Monday, November 8, 2010

Devotional 081110

Dear brothers and sisters,
Good morning. Thank God for rains and beautiful sunshine. The sky is so clear after a day of rain. Thank God for a great celebration event last night. Close to five hundred people came to share our joy in seeing His guidance for Gospel Operation International. May God continue to do His great work through this mission agency! God is shaping His people through His work throughout the globe. Sometimes He humbled us by His divine intervention. Sometimes He molded us by using difficult circumstances or afflictions. Whatever means God may use the goal remains the same – make us godly and Christ like.

We also rejoice in our sufferings, because we know that suffering produces perseverance; perseverance, character; and character, hope. And hope does not disappoint us, because God has poured out his love into our hearts by the Holy Spirit, whom he has given us (Romans 5:3-5). It is essential to distinguish between hoping and wishing. They are not the same thing.
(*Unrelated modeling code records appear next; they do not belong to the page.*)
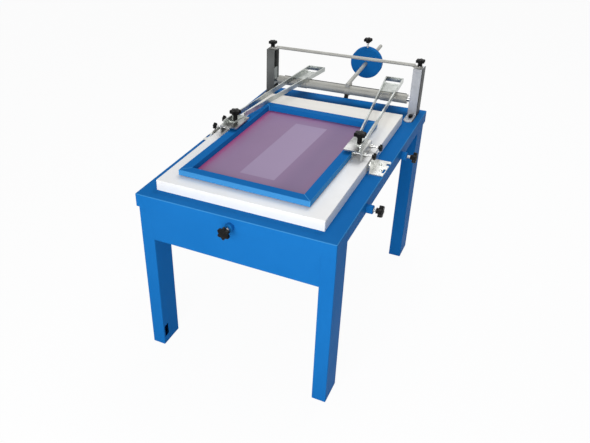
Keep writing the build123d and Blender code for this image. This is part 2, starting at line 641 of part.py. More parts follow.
def bar_between(rear, front):
    """A flat bar on edge from its rear end to its front end, both given as X, Y of its middle line."""
    dx, dy = front[0] - rear[0], front[1] - rear[1]
    length = math.hypot(dx, dy)
    heading = math.degrees(math.atan2(dy, dx))
    middle = ((rear[0] + front[0]) / 2, (rear[1] + front[1]) / 2)
    outline = Pos(*middle) * Rot(0, 0, heading) * Rectangle(length, BAR_THICK)
    bar = slab(outline, BAR_LOW, BAR_HIGH - BAR_LOW)
    nose = bar.edges().filter_by(lambda e: abs(e.tangent_at(0.5).Z) < 0.1 and e.length < 2 * BAR_THICK)
    nose = nose.group_by(Axis.Y)[0].sort_by(Axis.Z)[-1]
    return fillet(nose, 8)


def bar_x(rear_x, front, y):
    """Where a bar's middle line stands at a given Y."""
    share = (ARM_REAR_Y - y) / (ARM_REAR_Y - front[1])
    return rear_x + (front[0] - rear_x) * share


def between_bars(rear_x, y0, y1):
    """The plan outline between the two bars from Y to Y."""
    inner, outer = rear_x
    points = [(bar_x(inner, INNER_FRONT, y0), y0), (bar_x(outer, OUTER_FRONT, y0), y0),
              (bar_x(outer, OUTER_FRONT, y1), y1), (bar_x(inner, INNER_FRONT, y1), y1)]
    return make_face(Polyline(*points, close=True))


def arm(rear_x):
    """A right-hand arm: two flat bars on edge, joined by a rear plate, a saddle plate and a front tongue."""
    inner, outer = rear_x
    shape = bar_between((outer, ARM_REAR_Y), OUTER_FRONT)
    shape += bar_between((inner, ARM_REAR_Y), INNER_FRONT)
    shape += slab(between_bars(rear_x, ARM_REAR_Y - BAR_THICK, ARM_REAR_Y), BAR_LOW, BAR_HIGH - BAR_LOW)
    shape += slab(between_bars(rear_x, *SADDLE_PLATE_Y), BAR_LOW, ARM_PLATE)
    shape += slab(between_bars(rear_x, 540, INNER_FRONT[1]), BAR_LOW, ARM_PLATE)
    return shape - rod_z(BAR_LOW, BAR_HIGH, *CLAMP_STUD, 5 + FIT)


def saddle(x):
    """The block that carries an arm on the shaft: bored for the tube, notched for the guide bar."""
    body = block(x, SADDLE_Y, (AXIS_Z + 4, BAR_LOW))
    body += rod_x(*x, AXIS_Y, AXIS_Z, TUBE_R + STRAP)
    body += block(x, (AXIS_Y + 12, SADDLE_Y[1]), (AXIS_Z - 8, AXIS_Z + 6))
    body -= block(x, SADDLE_Y, (BAR_LOW, BAR_HIGH))
    body -= rod_x(*x, AXIS_Y, AXIS_Z, TUBE_R + FIT)
    return body - guide_bar(x[1] + 10, GUIDE_BAR + 0.8)


def clamp_bracket():
    """The folded bracket under an arm's end: a top over the screen's rail and a flange for the side screws."""
    x0, x1 = BRACKET_X
    top = BAR_LOW
    outline = Polyline((x0, top), (x1, top), (x1, top - BRACKET_DROP), (x1 - BRACKET_SHEET, top - BRACKET_DROP),
                       (x1 - BRACKET_SHEET, top - BRACKET_SHEET), (x0, top - BRACKET_SHEET), close=True)
    section = Plane((0, BRACKET_Y[1], 0), x_dir=(1, 0, 0), z_dir=(0, -1, 0)).location * make_face(outline)
    shape = extrude(section, BRACKET_Y[1] - BRACKET_Y[0], dir=(0, -1, 0))
    bend = shape.edges().filter_by(Axis.Y).sort_by_distance((x1, PAD_Y, top))[0]
    shape = fillet(bend, 4)
    corners = shape.edges().filter_by(Axis.Z).group_by(Axis.X)[0]
    shape = fillet(corners, 5)
    for y in SIDE_SCREWS_Y:
        shape += rod_x(x1, x1 + BUSH, y, SIDE_SCREW_HEIGHT, BUSH_R)
        shape -= rod_x(x1 - BRACKET_SHEET, x1 + BUSH, y, SIDE_SCREW_HEIGHT, SIDE_SCREW_R + FIT)
    return shape - rod_z(top - BRACKET_SHEET, top, *CLAMP_STUD, 5 + FIT)


def clamp_knob():
    """The large star knob on its stud, which clamps the bracket to the arm."""
    base = BAR_LOW + ARM_PLATE + 0.3
    knob = Pos(*CLAMP_STUD, base) * star_knob(24, 16, 9.5, CLAMP_HUB)
    return knob + rod_z(BAR_LOW - BRACKET_SHEET - 2, base, *CLAMP_STUD, 5)


def screen_side(y, side):
    """X of the screen frame's outer face beside a given Y; the frame is turned a little."""
    turn = math.radians(SCREEN_TURN)
    half = side * SCREEN_W / 2
    along = (y - SCREEN_CENTRE[1] - half * math.sin(turn)) / math.cos(turn)
    return SCREEN_CENTRE[0] + half * math.cos(turn) - along * math.sin(turn)


def pad_x(side):
    """X of a pressure pad's middle: beside the screen's rail, less the gap."""
    return screen_side(PAD_Y, side) + side * (PAD_GAP + PAD[0] / 2)


def pressure_pad(side):
    """The bar that the side screws press on the screen's rail, with a socket for each screw."""
    low = SIDE_SCREW_HEIGHT - PAD[2] / 2
    outline = Pos(pad_x(side), PAD_Y) * Rot(0, 0, SCREEN_TURN) * RectangleRounded(PAD[0], PAD[1], 2)
    pad = slab(outline, low, PAD[2])
    for y in SIDE_SCREWS_Y:
        start = screen_side(y, side) + side * (PAD_GAP + PAD[0] / 2)
        pad -= rod_x(*sorted((start, start + side * PAD[0])), y, SIDE_SCREW_HEIGHT, SIDE_SCREW_R + 0.1)
    return pad


def pad_screw(y, side):
    """A small knob on its screw: the screw's end turns in the pad."""
    tip = screen_side(y, side) + side * (PAD_GAP + PAD[0] / 2 + 0.3)
    knob_at = side * 325.0
    screw = rod_x(*sorted((tip, knob_at)), y, SIDE_SCREW_HEIGHT, SIDE_SCREW_R)
    return screw + facing(star_knob(14, 10, 7, 5), (knob_at, y, SIDE_SCREW_HEIGHT), (side, 0, 0))


save("right_arm", arm(RIGHT_REAR_X))
save("left_arm", mirrored(arm(LEFT_REAR_X)))
save("right_saddle", saddle(RIGHT_SADDLE_X))
save("left_saddle", mirrored(saddle(LEFT_SADDLE_X)))
save("right_clamp_bracket", clamp_bracket())
save("left_clamp_bracket", mirrored(clamp_bracket()))
save("right_clamp_knob", clamp_knob())
save("left_clamp_knob", mirrored(clamp_knob()))
for name, side in (("right", 1), ("left", -1)):
    save(f"{name}_pressure_pad", pressure_pad(side))
    for place, y in zip(("front", "rear"), SIDE_SCREWS_Y):
        save(f"{name}_{place}_pad_screw", pad_screw(y, side))

# ---- Screen ------------------------------------------------------------------------------------------
SCREEN_AT = Pos(*SCREEN_CENTRE, 0) * Rot(0, 0, SCREEN_TURN)


def rail(length, offset, turn):
    """A square tube rail, mitred at 45 degrees at both ends; its cavity is open at the mitres."""
    def trapezium(inset):
        outer, inner = length / 2 - inset, length / 2 - RAIL_W + inset
        low, high = -offset + inset, -offset + RAIL_W - inset
        return make_face(Polyline((-outer, low), (outer, low), (inner, high), (-inner, high), close=True))

    bottom = MESH_Z + MESH_THICK
    tube = slab(trapezium(0), bottom, SCREEN_TOP - bottom)
    long_edges = tube.edges().filter_by(Axis.X).group_by(Axis.Y)[0]
    tube = fillet(long_edges, 2)
    tube -= slab(trapezium(RAIL_WALL), bottom + RAIL_WALL, SCREEN_TOP - bottom - 2 * RAIL_WALL)
    return SCREEN_AT * Rot(0, 0, turn) * tube


mesh_outline = RectangleRounded(SCREEN_W - 12, SCREEN_L - 12, 4)
save("screen_rail_front", rail(SCREEN_W, SCREEN_L / 2, 0))
save("screen_rail_rear", rail(SCREEN_W, SCREEN_L / 2, 180))
save("screen_rail_right", rail(SCREEN_L, SCREEN_W / 2, 90))
save("screen_rail_left", rail(SCREEN_L, SCREEN_W / 2, -90))
save("screen_mesh", SCREEN_AT * slab(mesh_outline, MESH_Z, MESH_THICK))
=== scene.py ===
# %% [markdown]
# # A screen printing table
#
# The real object is a blue steel table for hand screen printing. A white print board lies on it,
# and a framed screen hangs over the board on two zinc-plated arms. The arms are clamped to a shaft
# between two uprights, and a counterweight on a rod balances them.
#
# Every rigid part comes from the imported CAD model, which is the fixed frame here. This lesson
# gives those parts their finishes, models the moulded knobs, the threaded studs, the weld beads
# and the screen's mesh in more detail than the CAD has, and sets up a plain studio. Lengths are in
# metres. X points to the table's right, Y to its rear and Z up.

# %% The fixed frame
import json
import math

import bpy
from mathutils import Matrix, Vector


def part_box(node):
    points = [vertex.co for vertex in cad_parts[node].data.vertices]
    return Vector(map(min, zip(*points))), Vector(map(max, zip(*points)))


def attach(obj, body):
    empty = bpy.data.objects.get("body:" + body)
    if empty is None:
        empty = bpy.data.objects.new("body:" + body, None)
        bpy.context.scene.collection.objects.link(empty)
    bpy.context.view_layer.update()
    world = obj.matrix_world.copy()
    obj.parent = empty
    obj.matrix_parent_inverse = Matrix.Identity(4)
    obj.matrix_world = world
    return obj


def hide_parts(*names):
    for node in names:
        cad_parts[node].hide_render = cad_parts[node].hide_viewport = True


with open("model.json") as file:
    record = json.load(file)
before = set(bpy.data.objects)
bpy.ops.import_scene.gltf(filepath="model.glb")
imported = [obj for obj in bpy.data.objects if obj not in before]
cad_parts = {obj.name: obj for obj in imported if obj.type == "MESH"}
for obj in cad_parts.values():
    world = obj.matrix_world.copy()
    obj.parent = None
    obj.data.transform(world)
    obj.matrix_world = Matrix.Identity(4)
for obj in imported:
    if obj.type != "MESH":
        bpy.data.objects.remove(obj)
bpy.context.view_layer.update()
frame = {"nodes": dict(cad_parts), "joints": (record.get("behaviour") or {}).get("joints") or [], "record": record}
joint_axis = {joint["name"]: Vector(joint["axis"]) for joint in frame["joints"]}

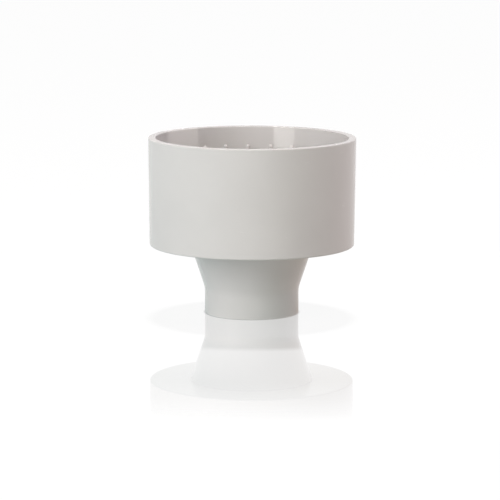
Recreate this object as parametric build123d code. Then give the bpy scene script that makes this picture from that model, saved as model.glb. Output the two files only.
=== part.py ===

Wishing is something all of us do. It projects what we want or think we need into the future. Just because we wish for something good or holy we think it qualifies as hope, it does not. Wishing extends our egos into the future; hope desires what God is going to do—and we don’t yet know what that is.

Wishing grows out of our egos; hope grows out of our faith. Hope is oriented toward what God is doing; wishing is oriented toward what we are doing. Wishing has to do with what I want in things or people or God; hope has to do with what God wants in me and the world of things and people beyond me.

Wishing is our will projected into the future, and hope is God’s will coming out of the future. Picture it in your mind: wishing is a line that comes out of me, with an arrow pointing into the future. Hoping is a line that comes out of God from the future, with an arrow pointing toward me.

Hope means being surprised, because we don’t know what is best for us or how our lives are going to be completed. To cultivate hope is to suppress wishing—to refuse to fantasize about what we want, but live in anticipation of what God is going to do next.

I appreciated the insight that Eugene Peterson shared with us. A lot of time, we are confused with these two words – hoping and wishing. We thought they are interchangeable, but his explanation helps clarify the two. We tend to hope for what we wish. When we do not get what we wish for we give up hope. This distinction is very helpful. The author of Hebrews said, “Now faith is being sure of what we hope for and certain of what we do not see” (Hebrews 11:1). If hope desires what God is going to do in our lives, we remains hopeful in the One who knows what is better for our lives, and are in full control of what will come before us. We struggle with the calling of God for our lives when we focus on what we wish than what we hope in Him.

Please remember our international staff retreat in the coming three days. Afterward, I will be flying to Philippines to speak in mission conference and missionary retreat. Pray that God will make me a channel of His blessings to the brothers and sisters in Philippines.